Band students prepare for online festival


Emma Kingler

Sophomore Trever Tilton, juniors Casey O’Donnell and Ollie Kellogg, sophomore Ryan Lange and senior Emily Kresin rehearse their piece in the Black Box Theatre on March 1 for their upcoming ensemble performance.

Emma Klingler, Staff Reporter

Along with the theme of changes this school year, the De Soto High School band is facing some challenges in preparation for their annual solo and ensemble festival. 

In prior years, the band students were able to meet with their ensemble daily in Seminar to practice their pieces. With the omission of traditional Seminar in the 2020-21 school year, it has been somewhat difficult for students to get the necessary amount of preparation done for their performance in March.

“We have some people who are online, so we don’t know how they’re doing,” junior Alison Roy said.

The DHS band directors Matt Bradford and Philip Kaul have done their best to allow their students to practice together as much as possible. As there are other students in the band room during Seminar, the spaces in which people can practice are limited.

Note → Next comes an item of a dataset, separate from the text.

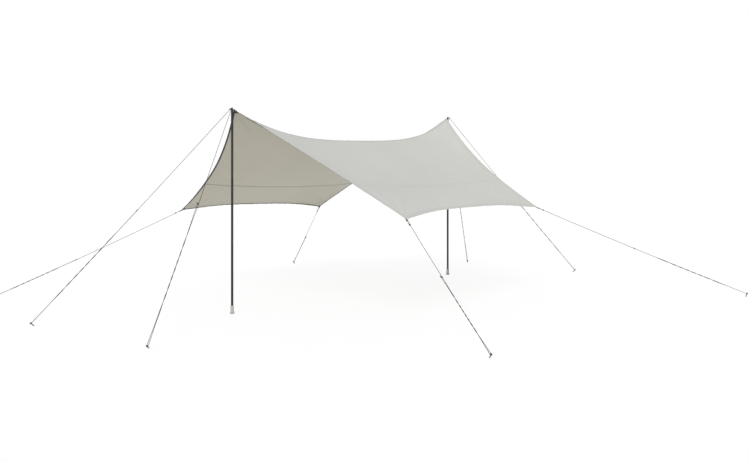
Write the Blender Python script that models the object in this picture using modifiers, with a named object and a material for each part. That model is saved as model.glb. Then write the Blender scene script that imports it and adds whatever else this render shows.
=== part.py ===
"""Hexagonal tarp: a six-cornered canopy on two poles, held out by eight guy ropes.

Metres, +Z up, the ground at z = 0. The origin is on the ground under the near pole, and the ridge
runs along +Y to the far pole. The pieces are modelled about the middle of the tarp, where their
parent empty stands. Everything below the ground is left out.
"""

import math

import bmesh
import bpy
import numpy as np
from mathutils import Matrix, Vector

# Where the tarp stands
POLE_Y = 2.09  # each pole's distance from the tarp's middle
POLE_HEIGHT = 2.40
RIDGE_END_Y = 2.066
RIDGE_END_HEIGHT = 2.376
RIDGE_MIDDLE_HEIGHT = 2.023
CORNER_X = 2.01
CORNER_Y = 1.34
CORNER_HEIGHTS = {"left_near": 1.07, "right_near": 1.16, "left_far": 0.98, "right_far": 1.155}

# How the canopy's edges sag between its six corners
RIDGE_POWER = 3.1
END_EDGE_CUT = 0.145  # the near and far edges are cut inwards
END_EDGE_DROOP = 0.03
END_POWER = 1.8
SIDE_EDGE_CUT = 0.126
SIDE_EDGE_RISE = 0.027
SIDE_POWER = 3.0

# Cloth and what is sewn to it
CLOTH = 0.0015
BINDING_WIDTH = 0.022
BINDING = 0.0015
RIDGE_TAPE_WIDTH = 0.036
RIDGE_TAPE = 0.0012
PATCH_SIZE = 0.26
PATCH = 0.0012
SEAM_FROM_RIDGE = 0.69  # share of the way from the ridge to the side edge
GAP = 0.0003
CELLS_ALONG = 14
CELLS_TO_SEAM = 6
CELLS_BELOW_SEAM = 2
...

“We’ve had to get creative with using spaces that are big enough for ensembles to rehearse safely,” Kaul said. “It’s definitely been a challenge to find enough space for people to rehearse safely for those who want to do so.”

On White days there are no teachers in the band room at all, resulting in a different teacher having to supervise the students.

In addition to this difficulty, the students do not have as much time as they normally would before their performance. Some students are still even waiting for their pieces to arrive in the mail if they had to order a new one. Others are reusing the piece they would have played last year had it not been canceled.

“I feel very rushed because since I am new to wind ensemble this year, I’m learning a completely new piece,” Roy said.

In previous years, students would go to an area high school for their Regional performance. This included playing in front of a judge and later receiving a score ranging from 1-5, with 1 being the highest. 

This year, however, students will be recording a video of themselves playing their piece and submitting it virtually. This change may ease the nerves of some who get anxious playing for a judge in-person. They have the option to record a new video and use the best one, when normally they would only get one chance during their performance.

“I don’t play well in front of judges, so I think I will sound better in a video,” Roy said.

Others are not excited about the recording process.

“With a recording, we could record 10 times and still not be completely satisfied with the result,” senior Emily Kresin said.

Not only are the students participating in ensembles being affected by changes in the festival – those playing a solo are, too. 

Those performing a solo have less options for their required piano accompaniment. The accompanists also have less time to prepare the pieces, and many of them have multiple that they need to learn for several students.

Despite the changes in format and preparation for this year’s solo and ensemble festival, the DHS band students are still looking forward to carrying on with tradition and improving their skills as musicians.